Eliza Kell et John Kinder Labatt se marièrent en Angleterre en 1833 avant de partir pour le Haut-Canada. Ils s’établirent dans une ferme dans le canton de Westminster, au sud de London. John Labatt fréquenta d’abord la Caradoc Academy, puis termina ses études secondaires à London, où sa famille s’installa en 1847 après que son père eut vendu la ferme et acheté une part dans une petite brasserie. Lorsque John atteignit l’âge de 21 ans, en 1859, son père était l’unique propriétaire de la London Brewery. Ses parents étaient tellement impressionnés par ses aptitudes pour l’exploitation de l’entreprise familiale que, cette année-là, ils l’envoyèrent faire son apprentissage chez l’Anglais George Weatherall Smith, brasseur d’ales établi à Wheeling, en Virginie-Occidentale. C’est là que Labatt apprit la recette de l’India pale ale, probablement inspirée du produit mis au point par la Bass Brewing Company à Burton upon Trent en Angleterre. Cette expérience influencerait toute sa carrière.
En 1863, comme son entreprise n’était plus que ruines à cause de la guerre de Sécession, Smith acheta une brasserie à Prescott, dans le Haut-Canada, et prit Labatt avec lui. L’année suivante, Labatt retourna à London, où ses parents le choisirent comme futur directeur et propriétaire de la brasserie familiale. À la mort de John Kinder Labatt en 1866, l’entreprise passa à sa veuve Eliza. Cependant, elle et John conclurent bientôt un arrangement : il fit l’acquisition de la brasserie avec une hypothèque qui lui assurait, à elle, un revenu régulier.
Méthodique et confiant, Labatt se mit à la tâche. Il tenait à ce que sa brasserie se distingue des autres et lui fit prendre de l’expansion graduellement. Il la rebaptisa Labatt and Company et, au cours des années 1870, concentra ses activités sur la fabrication de l’India pale ale, son produit vedette. Il investissait périodiquement dans des installations – une brasserie beaucoup plus grande fut construite après un incendie survenu en 1874 – et supervisait lui-même la mise en marché et les ventes. D’après lui, il ne faisait pas de doute qu’une bière blonde continuerait de faire l’objet d’une forte demande, étant donné les antécédents de la population anglo-irlando-écossaise du centre du Canada.

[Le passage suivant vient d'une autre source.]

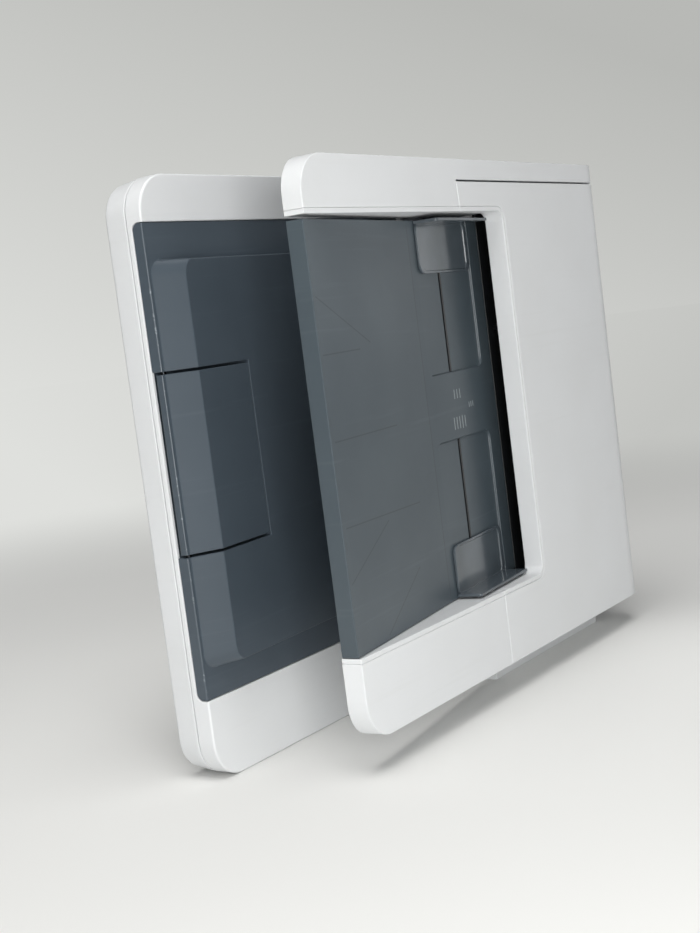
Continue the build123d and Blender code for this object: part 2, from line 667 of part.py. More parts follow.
with BuildPart() as input_tray:
    slab(
        [
            (ARM_END + 0.2, tray_low),
            (ARM_END + 0.2, TRAY_TOP),
            CREASE,
            (DECK_END, deck_w(DECK_END)),
            (DECK_END, deck_w(DECK_END) - DECK),
            (CREASE[0], CREASE[1] - DECK),
            (ARM_END + 0.2 + DECK, TRAY_TOP - 0.4 - DECK),
            (ARM_END + 0.2 + DECK, tray_low),
        ],
        tray_v,
    )
    for pocket_range in pocket_ranges:
        add(wedge(POCKET_S, 0, 6, pocket_range, POCKET_CORNER), mode=Mode.SUBTRACT)
    for slot_range in slot_ranges:
        with BuildSketch(deck(-8)) as slot:
            with Locations((SLOT_S, sum(slot_range) / 2)):
                Rectangle(SLOT_WIDTH, slot_range[1] - slot_range[0])
        extrude(amount=16, mode=Mode.SUBTRACT)
input_tray.part.label = "input_tray"
export_step(input_tray.part, "parts/input_tray.step")

under_knee = ARM_KNEE[1] - 2
under_low = ARM_HEEL - 2
with BuildPart() as tray_underside:
    slab(
        [
            (ARM_END + DECK + 0.4, tray_low),
            (ARM_END + DECK + 0.4, tray_low + 2),
            (ARM_KNEE[0], under_knee),
            (RECESS_END - 0.2, under_low + 2),
            (RECESS_END - 0.2, under_low),
            (ARM_KNEE[0], under_knee - 2),
        ],
        tray_v,
    )
    pinion_seat = -RACK_DROP - RACK - RUN_GAP
    boss_foot = ARM_KNEE[1] - 3.3 - CREASE[1]
    with BuildSketch(deck(boss_foot)):
        with Locations((SLOT_S, MID_V)):
            Circle(PIVOT_R + 2.5)
    extrude(amount=pinion_seat - boss_foot)
    with BuildSketch(deck(pinion_seat)):
        with Locations((SLOT_S, MID_V)):
            Circle(PIVOT_R)
    extrude(amount=RACK + RUN_GAP)
tray_underside.part.label = "tray_underside"
export_step(tray_underside.part, "parts/tray_underside.step")


# Paper guides, racks and pinion
def gear_face(teeth, bore, phase):
    """A spur gear's outline with slim teeth, the first at the angle called phase, and a bore."""
    pitch = MODULE * teeth / 2
    root = pitch - 1.25 * MODULE
    tip = pitch + 0.95 * MODULE
    root_turn = 0.85 * MODULE / root * 180 / pi
    tip_turn = 0.27 * MODULE / tip * 180 / pi
    points = []
    for n in range(teeth):
        turn = phase + 360 * n / teeth
        points.append(polar((0, 0), root, turn - root_turn))
        points.append(polar((0, 0), tip, turn - tip_turn))
        points.append(polar((0, 0), tip, turn + tip_turn))
        points.append(polar((0, 0), root, turn + root_turn))
    with BuildSketch(mode=Mode.PRIVATE) as outline:
        with BuildLine():
            Polyline(*points, close=True)
        make_face()
        Circle(bore, mode=Mode.SUBTRACT)
    return outline.sketch


pinion_pitch = MODULE * PINION_TEETH / 2


def guide(base_v, post_range, rack_side, inward):
    """A paper guide: glossy base, upright fence, a post through the slot, and a toothed rack."""
    outer_v = base_v[0] if inward > 0 else base_v[1]
    fence_v = (outer_v, outer_v + inward * GUIDE_FENCE)
    fence_s = (GUIDE_S[0], GUIDE_FENCE_END)
    rack_s = SLOT_S + rack_side * (pinion_pitch + MESH_GAP)
    back_s = rack_s + rack_side * RACK_BACK
    outer_rack_v = post_range[0] if inward > 0 else post_range[1]
    tip_v = MID_V + inward * 8.0
    with BuildPart() as piece:
        add(wedge(GUIDE_S, RUN_GAP, RUN_GAP + GUIDE_PLATE, base_v, GUIDE_CORNER))
        well_v = inset(base_v, 1.5)
        well_low = RUN_GAP + GUIDE_PLATE - GUIDE_WELL
        well = wedge(inset(GUIDE_S, 5), well_low, well_low + 3, well_v, GUIDE_CORNER - 2)
        add(well, mode=Mode.SUBTRACT)
        with BuildSketch(deck(-POCKET_SINK)):
            with Locations((sum(fence_s) / 2, sum(fence_v) / 2)):
                Rectangle(fence_s[1] - fence_s[0], GUIDE_FENCE)
        extrude(amount=GUIDE_HEIGHT + POCKET_SINK)
        top_corners = edges().filter_by(Axis.Z).group_by(Axis.Y)[0]
        fillet(top_corners, radius=2.0)
        ends = (GUIDE_S[0] - 1, GUIDE_S[1] + 1)
        below = [(ends[0], RUN_GAP), (ends[1], RUN_GAP), (ends[1], -3), (ends[0], -3)]
        slab([on_floor(*corner) for corner in below], inset(base_v, -1), Mode.SUBTRACT)
        with BuildSketch(deck(-RACK_DROP - 0.01)):
            with Locations((SLOT_S, sum(post_range) / 2)):
                Rectangle(SLOT_WIDTH - 2 * RUN_GAP, post_range[1] - post_range[0])
        extrude(amount=RACK_DROP + RUN_GAP)
        with BuildSketch(deck(-RACK_DROP - RACK)):
            with Locations(((SLOT_S + back_s) / 2, sum(post_range) / 2)):
                Rectangle(abs(back_s - SLOT_S) + 4, post_range[1] - post_range[0])
            with Locations(((rack_s + back_s) / 2 + rack_side * 0.65, (outer_rack_v + tip_v) / 2)):
                Rectangle(RACK_BACK - 1.3, abs(tip_v - outer_rack_v))
            pitch = pi * MODULE
            first = MID_V + inward * 0.5 * pitch
            for n in range(int((GUIDE_TRAVEL + 14) / pitch)):
                centre_v = first + inward * (1 - n) * pitch
                with BuildLine():
                    Polyline(
                        (rack_s + rack_side * 1.4, centre_v - 1.1),
                        (rack_s - rack_side * 0.9, centre_v - 0.33),
                        (rack_s - rack_side * 0.9, centre_v + 0.33),
                        (rack_s + rack_side * 1.4, centre_v + 1.1),
                        close=True,
                    )
                make_face()
        extrude(amount=RACK)
    return piece.part


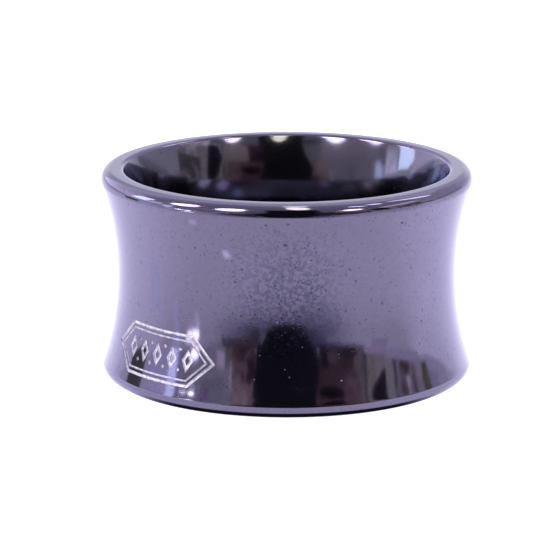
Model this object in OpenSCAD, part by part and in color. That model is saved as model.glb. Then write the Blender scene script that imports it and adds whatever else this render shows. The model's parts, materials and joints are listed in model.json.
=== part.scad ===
// Plain wide band ring in polished titanium, lying on its side.
// The finger axis is +Z, and the origin is at the middle of the rim face that the ring rests on.
// The outer face is hollowed like a pulley, the finger hole is eased towards both mouths, and a
// small ornament is cut into the outer face near the lower rim.

/* [Band] */
// Width of the band along the finger
band_w = 12; // [11:0.5:14]
// Outer diameter over the rims, at their widest
rim_d = 21.25; // [21:0.05:22]
// Outer diameter at the waist, in the middle of the hollow outer face
waist_d = 19.5; // [19.2:0.05:20]
// Radius of the rounded outer edge of each rim
outer_edge_r = 0.6; // [0.4:0.05:0.65]
// Radius of the softened inner edge of each rim
inner_edge_r = 0.25; // [0.1:0.05:0.3]

/* [Finger hole] */
// Diameter of the finger hole at its tightest
bore_d = 16.7; // [16.5:0.05:17]
// Length of the straight stretch in the middle of the finger hole
bore_land = 2; // [1:0.5:3]
// Radius of the curve that eases the finger hole open towards each mouth
flare_r = 13; // [12:0.5:16]

/* [Ornament] */
// Turn of the ornament round the band, from the front towards the left
ornament_turn = 46; // [0:1:180]
// Height of the middle of the ornament above the resting face
ornament_z = 2.75; // [2.55:0.05:9.2]
// Length of the pointed frame along the band
frame_l = 7.8; // [7.4:0.1:9]
// Height of the pointed frame
frame_h = 2.9; // [2.8:0.1:3]
// Width of the outer line of the frame
line_w = 0.17; // [0.12:0.01:0.2]
// Distance between the two lines of the frame
line_gap = 0.15; // [0.12:0.01:0.18]
// Width of the inner line of the frame
inner_line_w = 0.11; // [0.08:0.01:0.13]
// Depth of the cut lines
cut_depth = 0.06; // [0.03:0.01:0.12]
// Number of lozenges in the row inside the frame
lozenges = 5; // [3:1:6]
// Length of the row, between the middles of its end lozenges
row_l = 4.4; // [3.6:0.1:4.6]
// Width of a lozenge
lozenge_w = 0.72; // [0.5:0.02:0.8]
// Height of a lozenge
lozenge_h = 1.3; // [0.8:0.02:1.3]
// Size of a lozenge's uncut core, as a share of the lozenge
lozenge_core = 0.4; // [0.3:0.05:0.7]
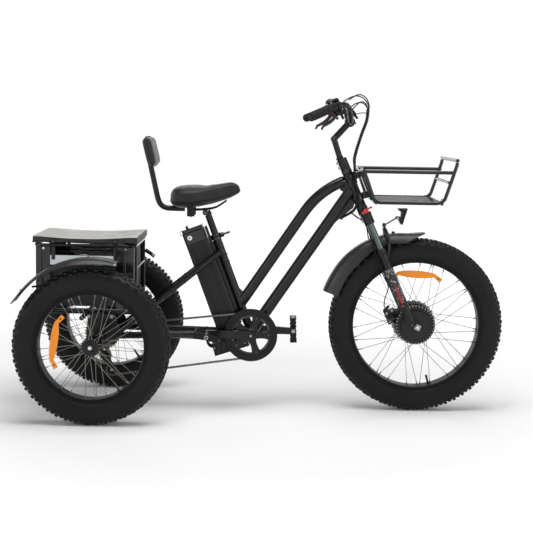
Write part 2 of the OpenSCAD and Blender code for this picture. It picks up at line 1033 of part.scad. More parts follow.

Pour brasser cette bière de type anglais, Labatt utilisait de l’eau dure (son puits lui en donnait en abondance), de l’orge du sud-ouest de l’Ontario (il y en avait à profusion et il était de grande qualité), et du houblon acheté en Colombie-Britannique et en Europe centrale. Tout son équipement provenait de fabricants locaux. Grâce à ces ressources, toute la production pouvait se faire à London, mais Labatt devait élargir son marché s’il voulait soutenir la concurrence des plus grosses brasseries, dont celles établies par John Carling à London, par Eugene O’Keefe à Toronto et par William Dow* et James Pawley Dawes* à Montréal.
Pendant le dernier tiers du xixe siècle, l’industrie de la bière profita pleinement du fait que l’on construisait des chemins de fer partout au Canada. Ainsi, Labatt vendait des wagonnées de malt à la brasserie d’Alexander Keith* de Halifax. Sa bière, mise en tonneaux de contenance diverse, pouvait être expédiée par wagon couvert jusqu’à des localités éloignées. Dès 1900, il possédait et exploitait des agences d’embouteillage à Hamilton, à Toronto, à Ottawa, à Montréal, à Québec et à Saint-Jean, au Nouveau-Brunswick. La capacité de son usine de London avait doublé depuis les années 1870 ; ses opérations de maltage et de brassage le classaient probablement au septième rang des brasseurs canadiens. Au fil des ans, Labatt était devenu une figure dominante dans le monde des affaires du sud-ouest de l’Ontario. Par ailleurs, il menait une existence discrète ; il fréquentait la cathédrale anglicane St Paul et soutenait le Parti conservateur.
Tout comme les autres entrepreneurs-brasseurs, Labatt recourait à l’imprimé – journaux, magazines, calendriers et étiquettes – pour la mise en marché de sa bière et la publicité. Lorsque les militants de la tempérance ne réussissaient pas à les en empêcher, les brasseurs pouvaient monter des étalages et tenir des concours dans des foires qui attiraient des milliers de visiteurs, par exemple l’Exposition universelle tenue à Philadelphie en 1876 ou celle de Chicago en 1893. Quand son produit remportait un prix, Labatt le faisait voir sur ses étiquettes, qui comportaient un logo à pointe de flèche semblable, comme c’était voulu, au triangle rouge de la bière anglaise Bass. Ces symboles évoquaient une bière blonde de qualité, adaptée au goût d’un gentleman des colonies anglaises. Telle était l’image de marque que Labatt cherchait à donner en ce temps où le contrôle de la qualité était difficile dans l’industrie de la brasserie.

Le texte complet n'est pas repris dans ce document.